C’est le modèle que soutient Roméo Bouchard. Reconnaissant tout le mérite qui revient à la Révolution tranquille, il suggère que l’économie québécoise doit davantage se développer selon le modèle de Minville.
Si l’État doit s’occuper de la planification du développement économique, ce sont les entreprises, coopératives, associations et organismes communautaires qui doivent l’effectuer. Bouchard prône aussi des partenariats entre les entreprises privées ou sociétés d’État et les communautés locales et autochtones. Les gens du milieu doivent être des acteurs de premier plan proactifs dans leur développement économique.
Minville dénonçait l’État-providence qui étouffe l’initiative des communautés, Bouchard en fait autant. L’État québécois doit aussi décentraliser ses sources de financement et ses pouvoirs : organisation et aménagement du territoire, environnement, écoles, services de santé, services sociaux, services culturels, justice locale, ressources naturelles, développement, moyens de communication. Bouchard explique que cette décentralisation rejoint le livre blanc de René Lévesque portant sur ce sujet qui n’a pas été mis en œuvre.
Comme Minville dénonçait l’emprise de notre économie par les grandes entreprises étrangères, Bouchard dénonce le modèle néolibéral.
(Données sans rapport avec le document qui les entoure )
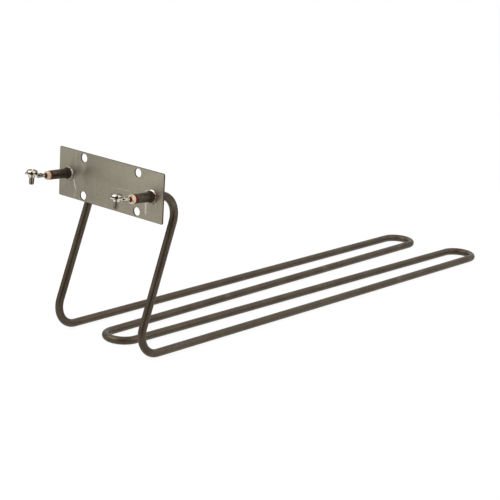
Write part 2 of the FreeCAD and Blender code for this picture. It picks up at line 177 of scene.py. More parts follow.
class Finish:
    """A node tree that is filled one node at a time."""

    def __init__(self, tree):
        self.tree = tree
        tree.nodes.clear()

    def add(self, kind, settings=None, sockets=None, output=0):
        """One node: its settings first, then the values or links of its sockets."""
        node = self.tree.nodes.new(kind)
        for name, value in (settings or {}).items():
            setattr(node, name, value)
        for key, value in (sockets or {}).items():
            socket = self.find(node.inputs, key)
            if isinstance(value, Signal):
                self.tree.links.new(value.socket, socket)
            else:
                socket.default_value = value
        return Signal(self, self.find(node.outputs, output)) if node.outputs else None

    @staticmethod
    def find(sockets, key):
        if isinstance(key, int):
            return sockets[key]
        return next(socket for socket in sockets if key in (socket.identifier, socket.name))

    def vector_math(self, operation, first, second, output="Vector"):
        return self.add("ShaderNodeVectorMath", {"operation": operation},
                        {0: first, 1: second}, output)

    def place(self, stretch=(1, 1, 1), shift=(0, 0, 0)):
        """Object coordinates in metres, stretched and moved."""
        return self.add("ShaderNodeMapping", {"vector_type": "POINT"}, {
            "Vector": self.where(), "Location": shift, "Scale": stretch})

    def where(self):
        """Object coordinates in metres."""
        return self.add("ShaderNodeTexCoord", output="Object")

    def part(self, axis):
        """One object coordinate, in metres."""
        return self.add("ShaderNodeSeparateXYZ", None, {"Vector": self.where()}, axis)

    def unsigned(self, value):
        """A value without its sign."""
        return self.add("ShaderNodeMath", {"operation": "ABSOLUTE"}, {0: value})

    def grain(self, scale, detail=3.0, rough=0.55, twist=0.0, **place):
        """Noise from 0 to 1, so many features to the metre."""
        return self.add("ShaderNodeTexNoise", {"noise_dimensions": "3D"}, {
            "Vector": self.place(**place), "Scale": scale, "Detail": detail,
            "Roughness": rough, "Distortion": twist}, "Fac")

    def cells(self, scale, **place):
        """Distance to the nearest of scattered points."""
        return self.add("ShaderNodeTexVoronoi", {"feature": "F1"}, {
            "Vector": self.place(**place), "Scale": scale}, "Distance")

    def step(self, value, low, high, bottom=0.0, top=1.0):
        """A soft step from one value to another."""
        return self.add("ShaderNodeMapRange", {"interpolation_type": "SMOOTHSTEP"}, {
            "Value": value, "From Min": low, "From Max": high,
            "To Min": bottom, "To Max": top})

    def mix(self, factor, first, second):
        return self.add("ShaderNodeMix", {"data_type": "RGBA", "blend_type": "MIX"}, {
            "Factor_Float": factor, "A_Color": first, "B_Color": second}, "Result_Color")

    def spot(self, centre, reach, edge=0.4):
        """1 inside a ball round a point given in millimetres, 0 outside it."""
        middle = tuple(c * MILLIMETRE for c in centre)
        away = self.vector_math("DISTANCE", self.where(), middle, "Value")
        reach = reach * MILLIMETRE
        return self.step(away, reach * (1 - edge), reach * (1 + edge), 1.0, 0.0)

    def stroke(self, start, end, half_width, wander=0.0):
        """1 along a line on the plate between two (x, z) places in millimetres."""
        start, end = (Vector((x, 0, z)) * MILLIMETRE for x, z in (start, end))
        length = (end - start).length
        run = (end - start).normalized()
        away = self.vector_math("SUBTRACT", self.where(), start)
        along = self.vector_math("DOT_PRODUCT", away, run, "Value")
        beside = self.vector_math("DOT_PRODUCT", away, run.cross(Vector((0, 1, 0))), "Value")
        if wander:
            beside = beside + (self.grain(160, 2) - 0.5) * (wander * MILLIMETRE)
        fade = 0.0012
        ends = (self.step(along, -fade, fade)
                * self.step(along, length - fade, length + fade, 1.0, 0.0))
        width = half_width * MILLIMETRE
        return ends * self.step(self.unsigned(beside), 0.3 * width, 1.3 * width, 1.0, 0.0)

    def painted(self, name):
        """An amount that the mesh keeps for each face."""
        return self.add("ShaderNodeAttribute", {
            "attribute_type": "GEOMETRY", "attribute_name": name}, output="Fac")

    def light_ray(self, kind):
        """1 for one kind of ray, such as Is Camera Ray."""
        return self.add("ShaderNodeLightPath", output=kind)

    def bump(self, height, strength, depth, under=None):
        sockets = {"Height": height, "Strength": strength, "Distance": depth * MILLIMETRE}
        if under:
            sockets["Normal"] = under
        return self.add("ShaderNodeBump", None, sockets, "Normal")

    def surface(self, **sockets):
        shader = self.add("ShaderNodeBsdfPrincipled", None, {
            name.replace("_", " "): value for name, value in sockets.items()}, "BSDF")
        self.add("ShaderNodeOutputMaterial", None, {"Surface": shader})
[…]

Nos richesses naturelles continuent à être pillées sans que les régions ou le Québec en profitent réellement.
Si le constat alarmant de la situation actuelle convainc, ce n’est pas toujours le cas avec les solutions proposées. Certes, le principe de la décentralisation aurait dû être adopté depuis longtemps. Toutefois, la prise-en-main de l’économie par les acteurs du milieu implique leur capacité à concurrencer et à négocier avec les grandes entreprises des différents secteurs économiques, en particulier celui des ressources naturelles.
Pour les secteurs névralgiques comme l’industrie minière, mieux vaut laisser le premier rôle à l’État. Si les communautés doivent être parties prenantes à ces projets, seules, elles pourraient difficilement tirer le maximum de retombées des géantes chinoises, indiennes ou américaines.
Comme Esdras Minville et comme la Coalition Avenir Québec, Roméo Bouchard est nationaliste sans être souverainiste. Mieux vaut réaliser l’indépendance économique, qui serait, selon lui, somme toute possible dans le cadre fédéral actuel. Un choix éminemment discutable.
Roméo Bouchard, La reconquête du Québec – Esdras Minville et le modèle gaspésien, Écosociété, 2011, 224p.